**What is expected:**
Print the first line of the material below and each line after it, exactly as written, ending with the line that contains "over brass: finely".

**Given information:**
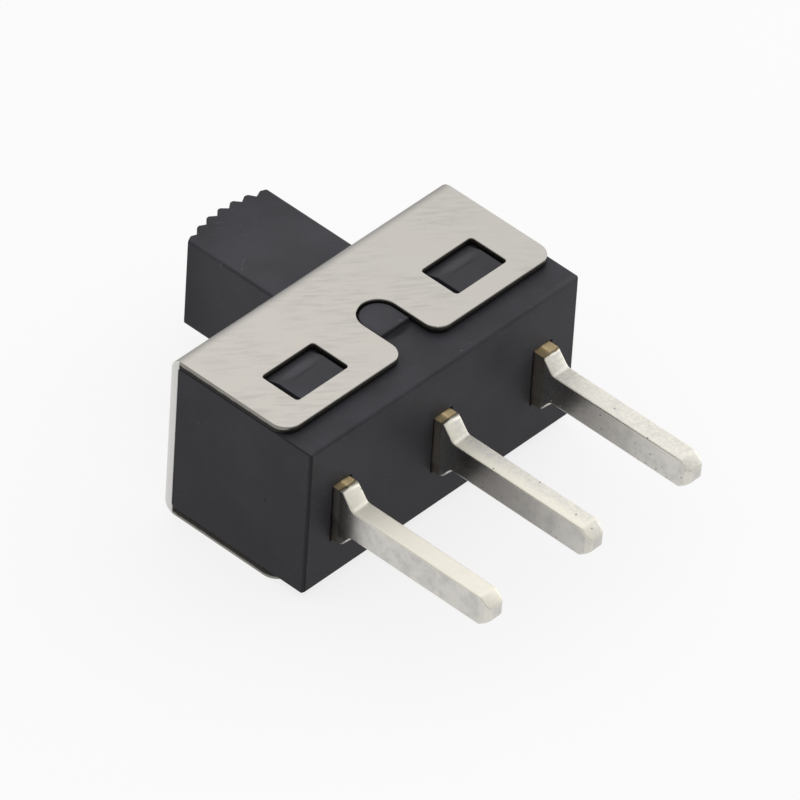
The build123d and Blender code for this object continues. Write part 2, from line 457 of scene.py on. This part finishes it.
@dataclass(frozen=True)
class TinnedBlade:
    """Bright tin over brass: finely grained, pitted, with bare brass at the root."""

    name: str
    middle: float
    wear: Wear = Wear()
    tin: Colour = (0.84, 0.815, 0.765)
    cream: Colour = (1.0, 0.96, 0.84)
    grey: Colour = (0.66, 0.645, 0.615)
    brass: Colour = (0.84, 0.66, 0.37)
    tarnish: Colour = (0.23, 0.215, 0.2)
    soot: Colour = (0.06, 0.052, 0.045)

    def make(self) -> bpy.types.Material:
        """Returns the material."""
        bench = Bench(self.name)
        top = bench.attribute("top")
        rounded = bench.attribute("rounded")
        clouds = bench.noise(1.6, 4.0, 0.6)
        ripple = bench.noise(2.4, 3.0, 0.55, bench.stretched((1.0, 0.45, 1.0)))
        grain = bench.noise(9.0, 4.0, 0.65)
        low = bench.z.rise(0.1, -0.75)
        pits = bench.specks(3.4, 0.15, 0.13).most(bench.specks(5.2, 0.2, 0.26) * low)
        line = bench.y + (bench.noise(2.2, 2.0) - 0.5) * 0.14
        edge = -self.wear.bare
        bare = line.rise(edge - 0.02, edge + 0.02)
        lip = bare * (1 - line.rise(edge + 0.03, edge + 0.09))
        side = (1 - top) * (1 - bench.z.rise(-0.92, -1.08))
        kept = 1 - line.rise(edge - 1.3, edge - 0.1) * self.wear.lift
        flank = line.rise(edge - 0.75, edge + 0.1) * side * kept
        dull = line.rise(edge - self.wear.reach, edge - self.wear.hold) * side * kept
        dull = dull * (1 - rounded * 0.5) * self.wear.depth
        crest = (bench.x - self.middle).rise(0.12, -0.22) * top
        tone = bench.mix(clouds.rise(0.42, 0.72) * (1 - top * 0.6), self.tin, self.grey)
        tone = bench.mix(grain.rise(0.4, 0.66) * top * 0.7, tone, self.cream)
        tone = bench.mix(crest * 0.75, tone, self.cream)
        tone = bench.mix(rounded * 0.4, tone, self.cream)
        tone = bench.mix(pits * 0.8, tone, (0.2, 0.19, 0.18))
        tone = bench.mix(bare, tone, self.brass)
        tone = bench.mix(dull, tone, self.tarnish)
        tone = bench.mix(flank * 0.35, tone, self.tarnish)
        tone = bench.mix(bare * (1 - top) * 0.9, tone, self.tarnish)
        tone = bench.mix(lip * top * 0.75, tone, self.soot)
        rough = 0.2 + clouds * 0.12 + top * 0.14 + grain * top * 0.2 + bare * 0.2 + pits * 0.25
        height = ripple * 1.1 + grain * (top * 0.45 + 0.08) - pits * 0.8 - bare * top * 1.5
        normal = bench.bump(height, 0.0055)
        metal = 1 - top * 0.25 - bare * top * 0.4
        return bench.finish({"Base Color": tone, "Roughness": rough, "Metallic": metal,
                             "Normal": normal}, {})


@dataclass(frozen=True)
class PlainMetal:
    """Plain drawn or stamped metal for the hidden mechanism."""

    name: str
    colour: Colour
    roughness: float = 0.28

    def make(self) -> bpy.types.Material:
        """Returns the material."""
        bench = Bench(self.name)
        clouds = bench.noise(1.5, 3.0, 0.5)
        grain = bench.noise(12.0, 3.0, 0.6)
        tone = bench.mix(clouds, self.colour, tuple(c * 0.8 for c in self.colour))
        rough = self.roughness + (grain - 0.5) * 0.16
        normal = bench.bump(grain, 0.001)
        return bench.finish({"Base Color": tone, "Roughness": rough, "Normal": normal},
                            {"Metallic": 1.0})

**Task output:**
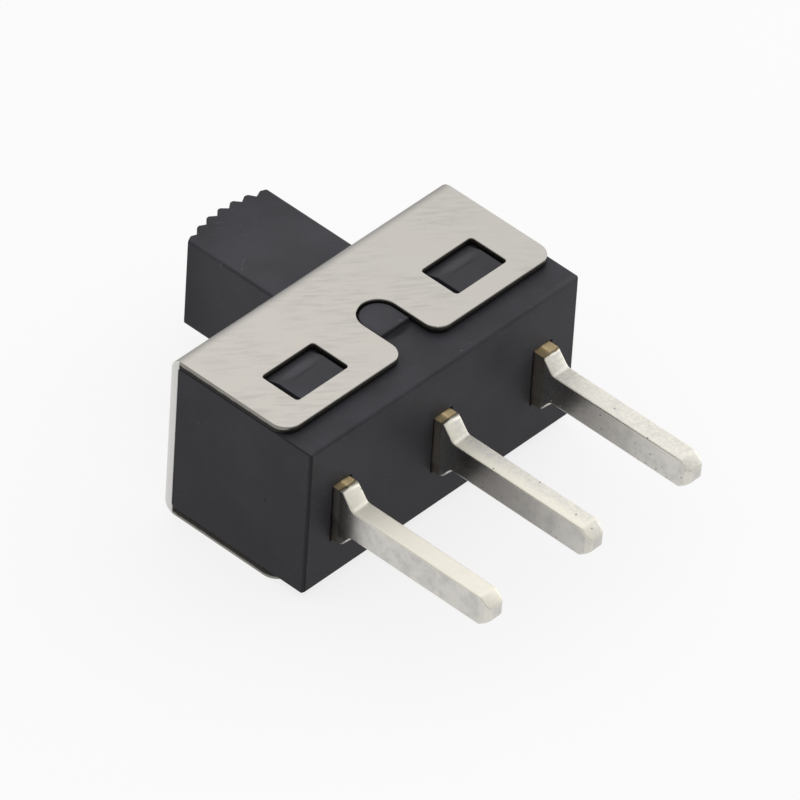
The build123d and Blender code for this object continues. Write part 2, from line 457 of scene.py on. This part finishes it.
@dataclass(frozen=True)
class TinnedBlade:
    """Bright tin over brass: finely grained, pitted, with bare brass at the root."""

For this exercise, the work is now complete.